Twenty-eight-year-old congressional staffers stay up until 3 in the morning writing laws about systems they have never participated in and cannot possibly understand. Fifty-year-old bureaucrats who have spent their entire careers in small cubbyholes in giant Washington office buildings (visit the Humphrey Building, which houses HHS, and you will see what I mean) issue rules and regulations on topics and industries about which they know very little, affecting millions of people they don't know in places they have never visited.


It was this kind of hubris that led to nonfunctional websites and the months of illegal changes to Obamacare.


And it is the same kind of hubris that led Secretary Sebelius and President Obama to travel the country advocating for a law that no one, including them, understood.


Sebelius' final betrayal of the public trust--after her abuses of power and her failures of implementation--was her fundamental dishonesty with the American people.
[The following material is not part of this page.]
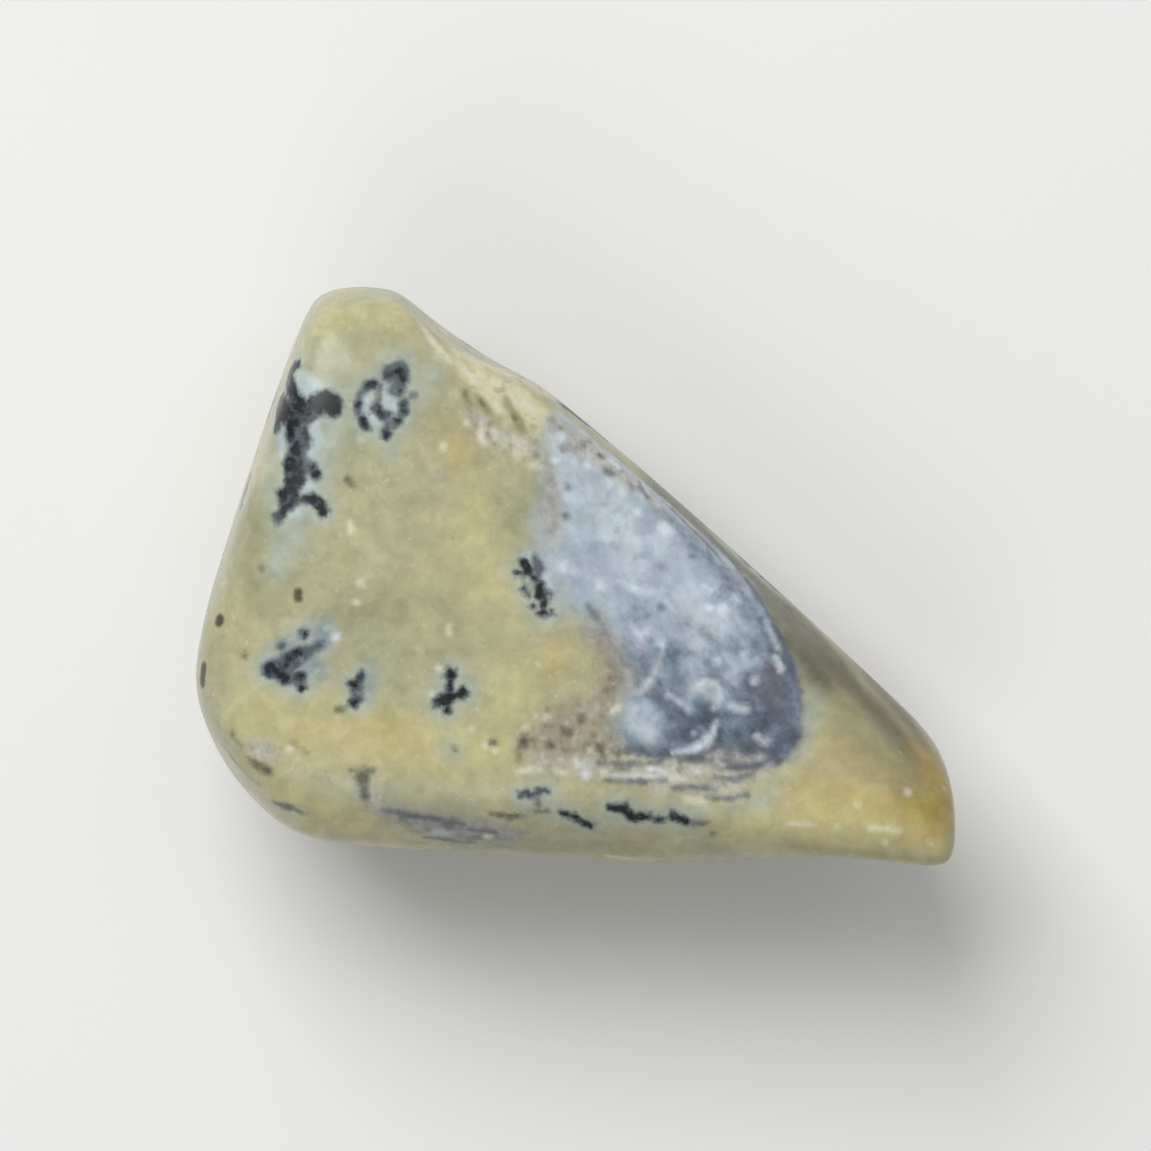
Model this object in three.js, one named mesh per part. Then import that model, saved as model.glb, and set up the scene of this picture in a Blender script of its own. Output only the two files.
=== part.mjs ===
import * as THREE from "three";
import { mergeVertices } from "three/addons/utils/BufferGeometryUtils.js";

// Overall size of the stone in millimetres, lying on its flat spot with its length along X
const LENGTH = 30.3;
const WIDTH = 23.1;
const THICKNESS = 14.0;

// Every face is measured from the heart, a point inside the stone above the ground
const HEART = new THREE.Vector3(-2, -2, 7);

// How far the tumbling has rounded the edge between two faces
const EDGE_ROUNDING = 0.5;

// Each worn face: its turn in degrees from +X towards +Y, its tilt above the horizon in degrees,
// and its reach from the heart in millimetres
const FACES = {
  broadFace: [190, 85.5, 7.1],
  windowSide: [42, 75, 7.0],
  tipSlope: [12, 64, 10.5],
  lowerFacet: [266, 43, 9.85],
  lowerLeftBevel: [228, 36, 13.2],
  knobSlope: [84, 46, 12.3],
  leftSlope: [168, 52, 12.1],
  sideBand: [46, 26, 8.1],
  leftWall: [161.5, 4, 12.8],
  leftCornerWall: [186, -7, 13.6],
  lowerLeftWall: [213, 8, 13.6],
  lowerLeftTurn: [236, -8, 12.2],
  lowerWall: [267, -11, 8.5],
  tipEnd: [4, 4, 17.15],
  longWall: [47, -15, 7.75],
  shoulderWall: [53, -3, 8.15],
  knobTopWall: [90, 9, 13.95],
  knobLeftWall: [142, -7, 15.9],
  underLeft: [166, -44, 10.9],
  underCorner: [206, -38, 11.6],
  underLower: [256, -52, 8.5],
  underLongWall: [52, -46, 8.1],
  underTip: [342, -34, 14.3],
  underKnob: [100, -36, 12.0],
  bellyLeft: [205, -77, 7.55],
  bellyRight: [15, -76, 7.7],
};

// Each scooped hollow: a plan point over it, the turn and tilt it faces, its length, width and depth,
// the turn of its length, and how far its rim is rounded
const HOLLOWS = {
  windowSlope: { at: [3.0, 0.7], turn: 42, tilt: 76, size: [15.0, 6.6, 0.4], along: -50, rim: 0.25 },
  windowBowl: { at: [4.9, -4.3], turn: 30, tilt: 75, size: [9.2, 7.6, 0.9], along: -58, rim: 0.25 },
  shoulderHollow: { at: [-4.9, 9.6], turn: 56, tilt: 10, size: [4.8, 9.0, 0.52], along: -42, rim: 0.35 },
  lowerWallHollow: { at: [9.2, -11.2], turn: 270, tilt: 0, size: [8.0, 8.0, 0.4], along: 0, rim: 0.3 },
  undersideDent: { at: [-8.0, 4.0], turn: 150, tilt: -52, size: [8.0, 6.0, 0.6], along: 70, rim: 0.3 },
};

// How far behind its plan point, inside the stone, a hollow's place on the surface is looked for from
const SCOOP_START_DEPTH = 3;

// Plan corners of the level sheet, at the heart's height, that the lines to the surface start from
const CORE = {
  lowerLeft: new THREE.Vector3(-8.5, -5.5, HEART.z),
  lowerRight: new THREE.Vector3(9.0, -8.4, HEART.z),
  upperLeft: new THREE.Vector3(-8.0, 5.5, HEART.z),
  upperRight: new THREE.Vector3(8.0, -6.2, HEART.z),
};

// How far the lines fan out along X, Y and Z, and how many there are along each edge of the grid
const FAN = new THREE.Vector3(6, 5, 7);
const GRID_STEPS = [40, 26, 16];
const BISECTIONS = 40;

const OLIVE_CREAM = 0xaeaa8a;
const POLISHED_ROUGHNESS = 0.3;

function directionOf(turn, tilt) {
  const around = THREE.MathUtils.degToRad(turn);
  const upward = THREE.MathUtils.degToRad(tilt);
  const level = Math.cos(upward);
  return new THREE.Vector3(level * Math.cos(around), level * Math.sin(around), Math.sin(upward));
}

// The largest of the values, with the step between two near ones rounded off
function roundedMax(values, rounding) {
  const highest = Math.max(...values);
  const sum = values.reduce((total, value) => total + Math.exp((value - highest) / rounding), 0);
  return highest + rounding * Math.log(sum);
}

const facePlanes = Object.values(FACES).map(([turn, tilt, reach]) => {
  const normal = directionOf(turn, tilt);
  return new THREE.Plane(normal, -reach - normal.dot(HEART));
});

// Below zero inside the uncut body, above zero outside it
function bodyHeight(point) {
  return roundedMax(facePlanes.map((plane) => plane.distanceToPoint(point)), EDGE_ROUNDING);
}

// The point where a line from inside leaves the shape that the height function describes
function exitPoint(start, direction, heightAt) {
  const point = new THREE.Vector3();
  let inside = 0;
  let outside = LENGTH;
  for (let step = 0; step < BISECTIONS; step += 1) {
    const middle = (inside + outside) / 2;
    point.copy(start).addScaledVector(direction, middle);
    if (heightAt(point) < 0) {
      inside = middle;
    } else {
      outside = middle;
    }
  }
  return point.copy(start).addScaledVector(direction, inside);
}

// A hollow's own axes at the place on the body where it is scooped
function hollowFrame({ at, turn, tilt, size, along, rim }) {
  const outward = directionOf(turn, tilt);
  const lengthwise = directionOf(along, 0).projectOnPlane(outward).normalize();
  const crosswise = outward.clone().cross(lengthwise);
  const depth = size[2];
  const start = new THREE.Vector3(at[0], at[1], HEART.z).addScaledVector(outward, -SCOOP_START_DEPTH);
  const mouth = exitPoint(start, outward, bodyHeight);
  const bend = (span) => ((span / 2) ** 2 + depth ** 2) / depth;
  return { outward, lengthwise, crosswise, depth, mouth, rim, bends: [bend(size[0]), bend(size[1])] };
}

const hollowFrames = Object.values(HOLLOWS).map(hollowFrame);

// Above zero inside the scoop of one hollow
function scoopHeight(frame, point) {
  const offset = point.clone().sub(frame.mouth);
  const riseAlong = offset.dot(frame.lengthwise) ** 2 / frame.bends[0];
  const riseAcross = offset.dot(frame.crosswise) ** 2 / frame.bends[1];
  return offset.dot(frame.outward) + frame.depth - riseAlong - riseAcross;
}

// The whole stone, cut flat where it touches the ground
function stoneHeight(point) {
  const carve = (height, frame) => roundedMax([height, scoopHeight(frame, point)], frame.rim);
  const worn = hollowFrames.reduce(carve, bodyHeight(point));
  return Math.max(worn, -point.z);
}

// The point of the core sheet at a share of its width and height, each from -1 to 1
function corePoint(across, up) {
  const lower = CORE.lowerLeft.clone().lerp(CORE.lowerRight, (across + 1) / 2);
  const upper = CORE.upperLeft.clone().lerp(CORE.upperRight, (across + 1) / 2);
  return lower.lerp(upper, (up + 1) / 2);
}

// A box's surface grid drawn out from the core sheet until each point meets the stone's surface
function stoneGeometry() {
  const box = new THREE.BoxGeometry(2, 2, 2, ...GRID_STEPS);
  box.deleteAttribute("normal");
  box.deleteAttribute("uv");
  const geometry = mergeVertices(box);
  const points = geometry.getAttribute("position");
  const even = (share) => Math.tan((share * Math.PI) / 4);
  const direction = new THREE.Vector3();
  for (let index = 0; index < points.count; index += 1) {
    direction.fromBufferAttribute(points, index);
    direction.set(even(direction.x), even(direction.y), even(direction.z));
    const start = corePoint(direction.x, direction.y);
    const surface = exitPoint(start, direction.multiply(FAN).normalize(), stoneHeight);
    points.setXYZ(index, surface.x, surface.y, surface.z);
  }
  return geometry;
}

// The drawn shape brought to its exact size, with the middle of its underside at the origin
function fitToSize(geometry) {
  geometry.computeBoundingBox();
  const size = geometry.boundingBox.getSize(new THREE.Vector3());
  const centre = geometry.boundingBox.getCenter(new THREE.Vector3());
  geometry.translate(-centre.x, -centre.y, -geometry.boundingBox.min.z);
  geometry.scale(LENGTH / size.x, WIDTH / size.y, THICKNESS / size.z);
  geometry.computeVertexNormals();
  return geometry;
}

function stoneMesh() {
  const material = new THREE.MeshStandardMaterial({
    color: OLIVE_CREAM,
    roughness: POLISHED_ROUGHNESS,
    metalness: 0,
  });
  const mesh = new THREE.Mesh(fitToSize(stoneGeometry()), material);
  mesh.name = "stone";
  return mesh;
}

const group = new THREE.Group();
group.name = "tumbled_stone";
group.add(stoneMesh());

export default group;
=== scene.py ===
import math

import bpy
import numpy as np
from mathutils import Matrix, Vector
from mathutils.bvhtree import BVHTree


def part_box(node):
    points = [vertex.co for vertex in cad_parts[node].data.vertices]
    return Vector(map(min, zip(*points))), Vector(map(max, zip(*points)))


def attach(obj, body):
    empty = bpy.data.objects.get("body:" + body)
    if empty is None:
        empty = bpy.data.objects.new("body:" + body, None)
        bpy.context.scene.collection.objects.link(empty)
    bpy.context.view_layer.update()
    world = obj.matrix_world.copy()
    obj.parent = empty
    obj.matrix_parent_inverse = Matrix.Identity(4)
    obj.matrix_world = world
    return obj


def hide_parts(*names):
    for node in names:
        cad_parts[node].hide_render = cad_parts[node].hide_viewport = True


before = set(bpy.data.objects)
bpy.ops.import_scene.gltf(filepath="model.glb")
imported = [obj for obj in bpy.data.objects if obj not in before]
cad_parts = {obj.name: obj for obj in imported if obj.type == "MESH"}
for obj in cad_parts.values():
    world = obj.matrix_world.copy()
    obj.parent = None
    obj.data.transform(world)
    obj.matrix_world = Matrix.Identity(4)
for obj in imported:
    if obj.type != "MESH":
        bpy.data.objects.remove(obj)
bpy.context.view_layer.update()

mm = 0.001
tiny = 1e-9              # keeps a divisor off zero
scene = bpy.context.scene
print("stage: frame loaded")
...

She had an opportunity to help lead the country in a constructive, open dialogue about health reform. Instead she defended the law, denied facts, dismissed legitimate questions and deceived the public. She tried to spin us on the life-and-death matter of our health care.


The secretary gave dissembling testimony before Congress about the website. ("The website has never crashed," she said. "It is functional but at a very slow speed and very low reliability." As she spoke the words, CNN displayed a live shot of healthcare.gov as it failed to load.) She repeatedly claimed not to know how many Americans had signed up for insurance on the exchanges, even months after they launched. She used secret e-mail accounts to avoid disclosure rules that applied to her communications as a public official.


Sebelius owed the public an open, participatory process of implementation. Instead she chose the opposite strategy of secrecy, dishonesty and hidden deal-making.


For delivering a breakdown when a breakout was possible, Sebelius was right to resign. She, and the administration she worked for, have done the American people a great disservice.